Putting It All Together for Your CX-50 Fleet
Managing ADAS calibration across multiple Mazda CX-50s isn't complicated once you treat it as a process instead of a series of emergencies. The vehicles share a camera-based safety architecture that depends on proper calibration after any windshield work, so calibration becomes a standing requirement, not an afterthought. The liability you carry as an employer makes that requirement non-negotiable, and consistent per-vehicle documentation turns your diligence into something you can actually prove.
From there, the operational answer is mobility plus staggering. Because we bring the service to your locations across Arizona and Florida, your CX-50s stay where your business already operates.
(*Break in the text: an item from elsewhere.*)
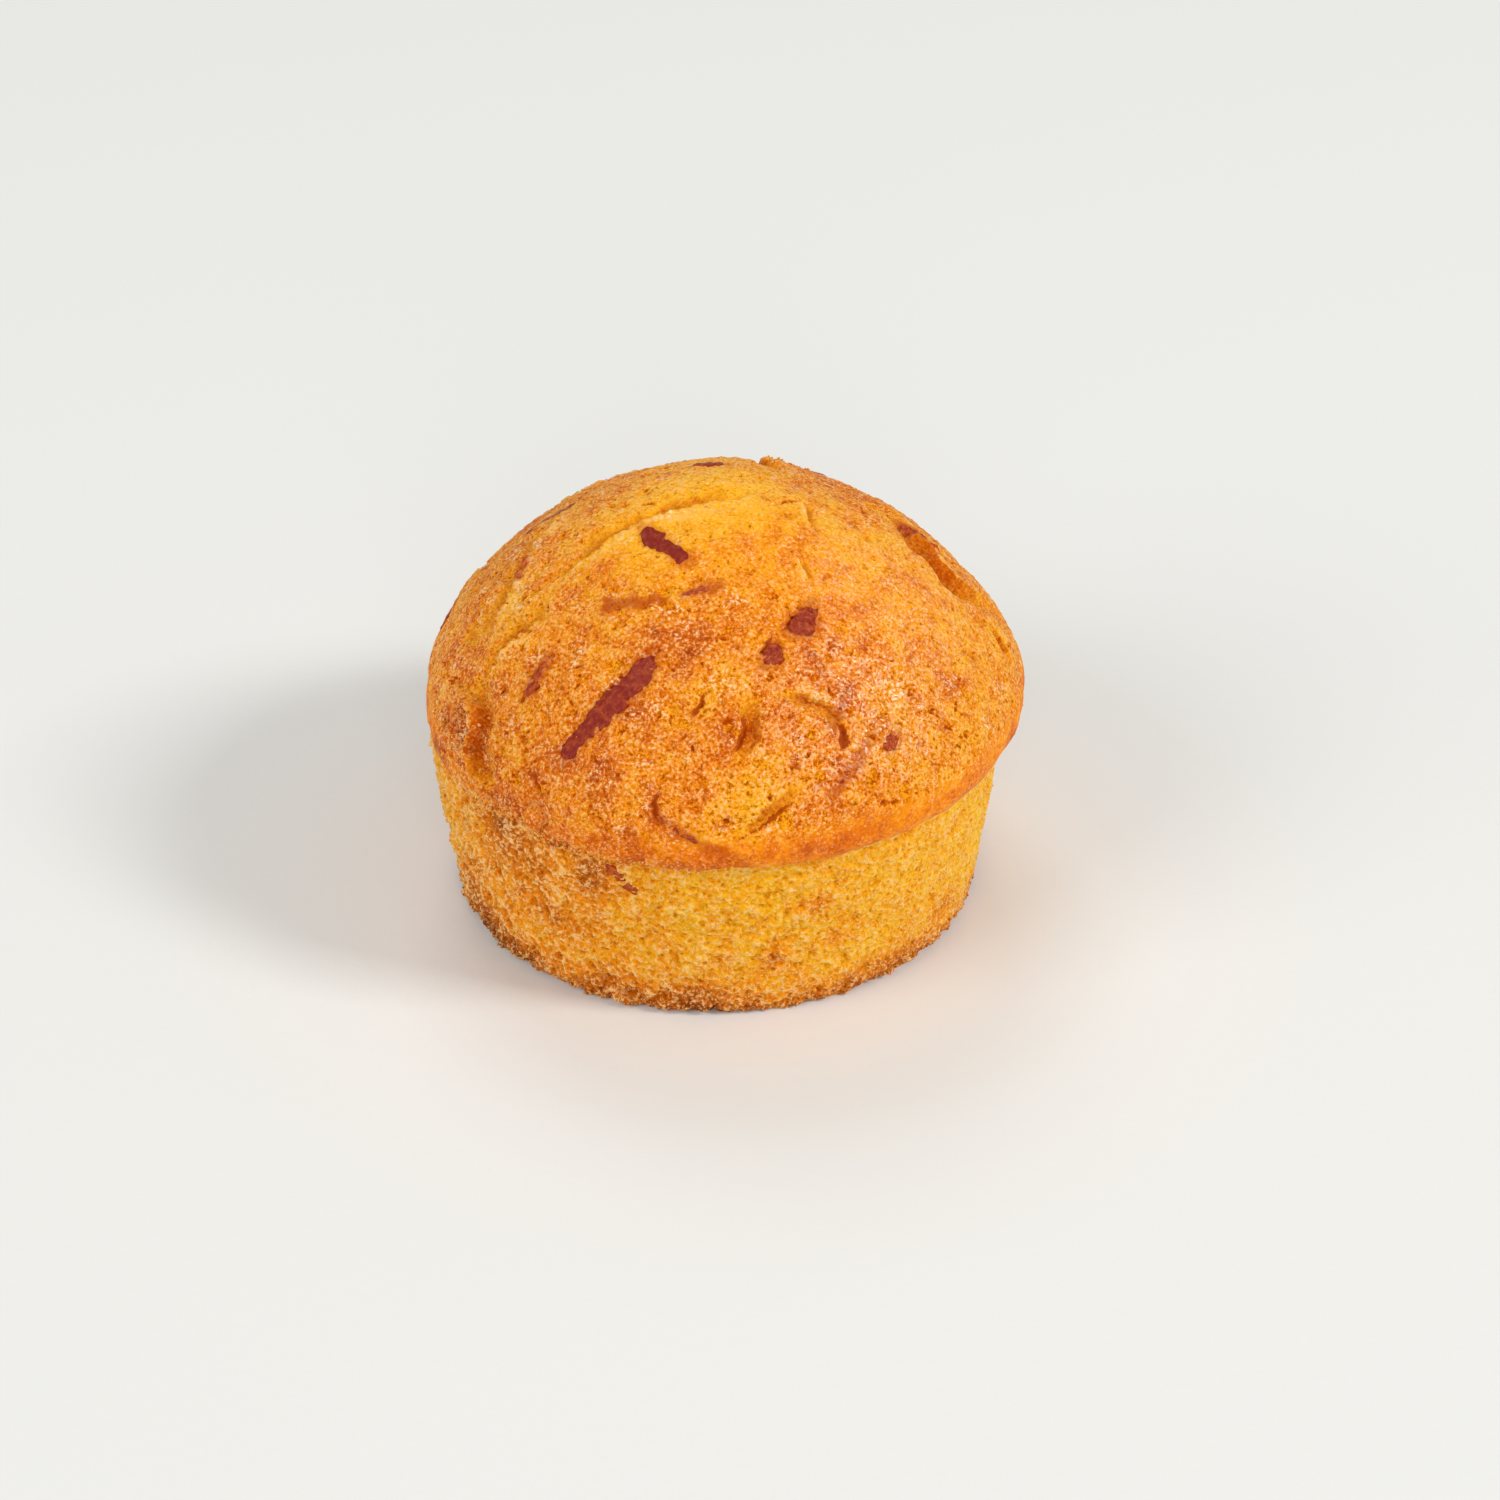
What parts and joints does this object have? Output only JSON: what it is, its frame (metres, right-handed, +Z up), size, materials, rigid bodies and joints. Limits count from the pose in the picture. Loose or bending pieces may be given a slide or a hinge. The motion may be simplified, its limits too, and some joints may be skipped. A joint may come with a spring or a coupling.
{
  "type": "cornbread muffin",
  "caption": "Round cornbread muffin with a cracked golden dome, dark red shreds baked into the crust, a porous tapering wall and a flat underside.",
  "frame": {"origin": "centre of the flat underside, on the surface that the muffin rests on", "axes": "+Z up from the underside to the crown; -Y towards the side with the long red shred, +X to its right"},
  "size_m": [0.0804, 0.0811, 0.0587],
  "materials": {
    "crust": "golden brown baked crust, finely pitted, with a slight sheen and tiny glints",
    "crumb": "open yellow cornbread crumb, matte, browned and crumbly round the underside",
    "red_shreds": "moist dark red shreds, glossy, partly covered by crumbs"
  },
  "bodies": {
    "root": {"muffin": "crust"}
  },
  "joints": []
}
By phasing vehicles through in small batches, aligning appointments with natural downtime, and using next-day availability where it's offered, you keep the bulk of your fleet productive while individual vehicles cycle through the roughly 30-to-45-minute replacement and the hour-ish cure and calibration window.
Pair that with a provider you've properly pre-qualified — one with real calibration capability, genuine mobile reach, volume-friendly scheduling, OEM-quality glass, a lifetime workmanship warranty, and clean documentation — and you've built a system that protects your drivers, your records, and your uptime all at once. For a fleet, that combination is the difference between glass damage being a crisis and glass damage being a routine, well-managed line item. Set the playbook up once, apply it the same way to every Mazda CX-50 you run, and the next chip or crack becomes a scheduling note rather than a scramble.